[error]
[…] Il passo delle soluzioni tecnologiche per affrontare il cambiamento climatico potrebbe non essere adeguato ad affrontare le difficoltà che il disfacimento del clima su larga scala lascia presagire.
[/error]
Questa sopra è l’ultima frase dell’anatema con cui il Bullettin of Atomic Scientist ha aggiornato nel 2012 le lancette del Doomsday clock, portando l’umanità a cinque minuti dal disastro. Secondo loro, ovviamente. Considerato il fatto che tutte le altre tragedie e difficoltà, reali a dispetto di quella sopra, che hanno elencato nel loro messaggino non hanno subito sostanziali modifiche, c’è da credere il cambiamento climatico abbia pesato il giusto per rimetterci questi preziosissimi sessanta secondi di storia dell’umanità.
A guardar bene in effetti, la climafobia aveva fatto il suo ingresso tra le apocalissi possibili già nel 2007. Allora i minuti erano sempre cinque e il vaticinio suonava così:
[error]
[…] Anche il cambiamento climatico rappresenta una specifica minaccia per l’umanità. Il danno agli ecosistemi è già in atto; alluvioni, tempeste distruttive, siccità aumentate e scioglimento dei ghiacci polari stanno causando perdita di vite umane e di beni.
[/error]
Poi, nel 2010, un barlume di speranza, si torna a sei minuti sull’onda di un inspiegabile entusiasmo post-CO2penhagen:
[error]
[…] I pericoli rappresentati dal cambiamento climatico stanno crescendo, ma ci sono alcuni progressi. In particolare, a Copenhagen, i paesi in via di sviluppo e quelli industrializzati sono d’accordo ad assumersi delle responsabilità per le emissioni di anidride carbonica e per limitare a 2 gradi celsius l’aumento delle temperature globali.
[/error]
Sto bene, grazie, ma potrei star meglio. Oggi, se fossi la Terra, risponderei così a questi uccelli del malaugurio, le cui affermazioni oltre ad essere ammantate di demagogia, sono anche quasi tutte falsificate dall’attuale conoscenza scientifica, eventi estremi in primis.
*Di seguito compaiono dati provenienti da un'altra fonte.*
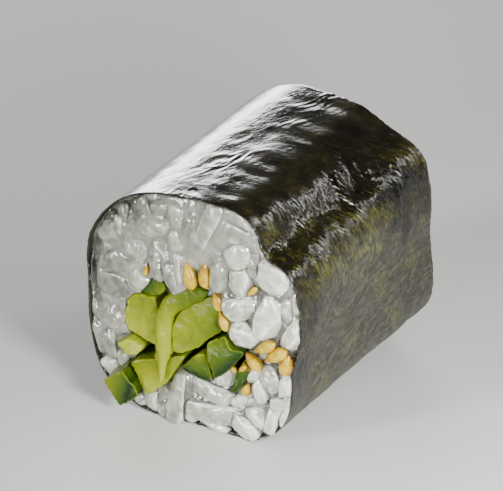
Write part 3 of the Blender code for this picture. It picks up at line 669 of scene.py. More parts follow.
def bundle_place(section, along):
    """Section points turned about the bundle's middle by -9 degrees times along, then shifted."""
    turn = np.radians(BUNDLE_TURN * along)
    off = section - BUNDLE_MIDDLE
    across = off[..., 0] * np.cos(turn) - off[..., 1] * np.sin(turn)
    up = off[..., 0] * np.sin(turn) + off[..., 1] * np.cos(turn)
    moved = np.stack([across, up], -1) + BUNDLE_MIDDLE
    return moved + BUNDLE_DRIFT * np.asarray(along)[..., None]


def rounded(corners, times=2, share=0.17, count=AROUND):
    """Each corner replaced by points a share in from it, times over; then equal steps round."""
    points = np.array(corners, float)
    for _ in range(times):
        ahead = np.roll(points, -1, axis=0)
        after, before = points + (ahead - points) * share, ahead + (points - ahead) * share
        points = np.stack([after, before], 1).reshape(-1, 2)
    closed = np.vstack([points, points[:1]])
    reach = np.concatenate([[0.0], np.cumsum(np.linalg.norm(np.diff(closed, axis=0), axis=1))])
    at = np.linspace(0.0, reach[-1], count, endpoint=False)
    return np.stack([np.interp(at, reach, closed[:, 0]), np.interp(at, reach, closed[:, 1])], -1)


def square(middle, size, turn):
    """Corners of a turned square."""
    angle = np.radians(turn + 45.0 + 90.0 * np.arange(4))
    arm = size / math.sqrt(2)
    return np.stack([middle[0] + arm * np.cos(angle), middle[1] + arm * np.sin(angle)], -1)


trial = rounded(square((0.0, 0.0), 2.0, 0.0))
print("a rounded square of 2 mm reaches", trial.max().round(2), "mm from its middle")

# %% The sticks of this roll
# Corners across the cut face; how far the ends stand out; facets of the front end as (out, slope
# across, slope up); lines of skin, a few of them painted shade, as (across, up, across, up, start
# depth, depth for each mm)
STICKS = {
    "cucumber_upper_left": {
        "corners": ((-9.0, -4.2), (-6.3, -5.0), (-4.7, -6.0), (-4.7, 0.9), (-7.2, 0.8), (-8.8, -0.2)),
        "front": 0.0, "back": 0.4, "facets": ((0.25, 0.12, 0.03), (0.22, -0.18, 0.10)),
        "skin": ((-8.5, 2.4, -3.6, 1.0, 1.3, 1.1),),
    },
    "cucumber_centre": {
        "corners": ((-1.9, -0.7), (-2.4, -2.2), (-2.5, -3.8), (-2.1, -5.1), (-0.6, -4.7), (0.8, -3.9),
                    (1.8, -2.8), (3.8, -1.2), (3.6, 1.1), (2.3, 2.6), (1.6, 2.5), (-0.2, 1.0), (-1.3, 0.2)),
        "front": 0.5, "back": 0.2,
        "facets": ((0.25, 0.03, -0.04), (0.30, -0.30, 0.06), (0.62, -0.05, -0.30)),
        # The first line here is painted shade, darkening the right-hand facet
        "skin": ((4.9, 3.0, 3.7, -3.5, 0.4, 0.75), (-0.6, 1.9, 2.4, 3.6, 0.8, 1.4)),
    },
    "cucumber_lower": {
        "corners": ((-7.6, -7.4), (-6.9, -9.1), (-6.0, -11.4), (-5.3, -11.3), (-3.0, -9.2),
                    (-2.2, -7.6), (-0.8, -5.3), (-2.8, -5.9), (-6.2, -6.9)),
        "front": 0.9, "back": 0.5, "facets": ((0.15, -0.08, 0.10), (0.32, -0.16, -0.12)),
        # The second line here is painted shade on the right-hand part, beside the tongue
        "skin": ((-9.0, -7.1, -1.0, -4.9, 0.55, 2.3), (-1.6, -4.0, -0.4, -7.5, 1.5, 1.2)),
    },
    "cucumber_bit": {
        "corners": ((-9.6, -5.9), (-8.4, -6.9), (-6.9, -6.7), (-6.3, -5.7), (-7.2, -5.2), (-8.5, -5.0)),
        "front": 0.8, "back": 0.1, "facets": ((0.15, 0.12, -0.05), (0.18, -0.27, -0.30)),
        "skin": (),
    },
    "cucumber_underside": {
        "corners": ((-1.8, -7.4), (1.4, -8.0), (2.6, -7.6), (2.1, -5.9), (1.7, -4.5), (1.0, -4.4),
                    (-0.3, -5.7)),
        "front": 0.3, "back": 0.6, "facets": ((0.2, 0.10, 0.12), (0.25, -0.25, 0.05)),
        "skin": ((-2.2, -7.2, 2.8, -8.1, 0.0, 0.75),),
    },
    "cucumber_right": {
        "corners": ((2.0, -2.9), (2.3, -4.6), (2.8, -6.0), (3.0, -7.3), (4.3, -6.3), (6.4, -3.9),
                    (7.0, -2.7), (5.1, -3.0), (4.6, -1.2)),
        "front": 0.6, "back": 0.3, "facets": ((0.15, 0.02, -0.12), (0.15, -0.12, 0.14)),
        # The second line here is a painted shadow along the top edge, under the centre stick
        "skin": ((2.9, -7.7, 7.5, -2.8, 0.0, 0.55), (1.9, -2.6, 5.6, -0.6, 0.5, 1.3)),
    },
    "cucumber_strip": {
        "corners": ((6.9, -3.8), (6.5, -4.6), (5.8, -5.7), (5.4, -7.2), (5.1, -8.6), (5.8, -8.3),
                    (7.2, -6.1), (8.1, -4.5), (7.6, -3.5)),
        "front": 0.3, "back": 0.2, "facets": ((0.1, 0.1, 0.0), (0.1, -0.15, 0.02)),
        "skin": ((5.0, -9.2, 8.9, -4.2, 0.15, 0.8), (4.9, -8.7, 6.8, -3.2, 0.25, 1.0)),
    },
    "cucumber_top": {
        "corners": ((-6.8, 1.1), (-5.0, 1.2), (-4.1, 1.5), (-3.2, 2.7), (-4.1, 3.7), (-4.9, 3.5)),
        "front": 0.2, "back": 0.5, "facets": ((0.15, 0.1, 0.1),),
        "skin": ((-7.2, 0.9, -4.7, 3.9, 0.05, 1.1), (-5.4, 4.1, -2.6, 3.4, 0.1, 1.1)),
    },
}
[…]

Per cui, prima di continuare, procediamo con una sana e liberatoria pressione sul bottone d’emergenza.
Possiamo andare avanti.
La settimana scorsa è uscito sul Foglio un editoriale di Giuliano Ferrara:
Mari e cieli stanno bene, siamo noi che siamo matti
A ispirarlo un articolo uscito su Nature:
An index to assess the health and benefits of the global ocean
Ci credereste? Un nutrito gruppo di scienziati ha sviluppato un indice per valutare in termini sia ambientali che socio economici lo stato di salute dei mari che bagnano tutte le coste del mondo. Risultato, la componente liquida del Pianeta è promossa, voto, 60, partendo da zero e arrivando a 100, posto che si intendano gli oceani al servizio dell’umanità in termini di contributo all’umana soddisfazione, come fa notare un commento in calce all’articolo. Un caveat che non cambia le cose, a meno che non ci si voglia per l’ennesima volta avvitare nella spirale di un mondo in cui la specie umana non dovrebbe essere contemplata, concetto che piace a molti che però si ostinano comunque ad abitare il mondo suddetto.
Capiamoci, non sono tutte rose e fiori, naturalmente, ma non è neanche quello sfacelo che ci vendono quotidianamente soggetti come quelli dell’orologio (e del bottone) di cui sopra. Mentre l’acqua in generale se la passa bene, la conservazione delle coste stenta non poco. Applicarsi su questo e sul mantenimento delle risorse che gli oceani ci forniscono generosamente non sarebbe male in effetti, posto che farlo sarebbe certamente più facile e tangibilmente più utile che annientare il nostro modello di sviluppo a colpi di decarbonizzazione.
Questa sopra l’immagine che riassume i punteggi. Ma se andate al materiale di supporto (il resto del paper è a pagamento), c’è il dettaglio del belpaese, con tutte le sue glorie e, ahimè, le sue note vergogne, ossia la conferma di avere a disposizione grandi opportunità che non siamo capaci di sfruttare e mantenere.
Ad esempio in un contesto più che soddisfacente per le opportunità artigianali e per la biodiversità (sorpresona, il voto è ottimo!), siamo clamorosamente bocciati nel turismo e stracciati nella pesca, non oso chiedermi il perchè.
Insomma, sto bene ma potrei star meglio.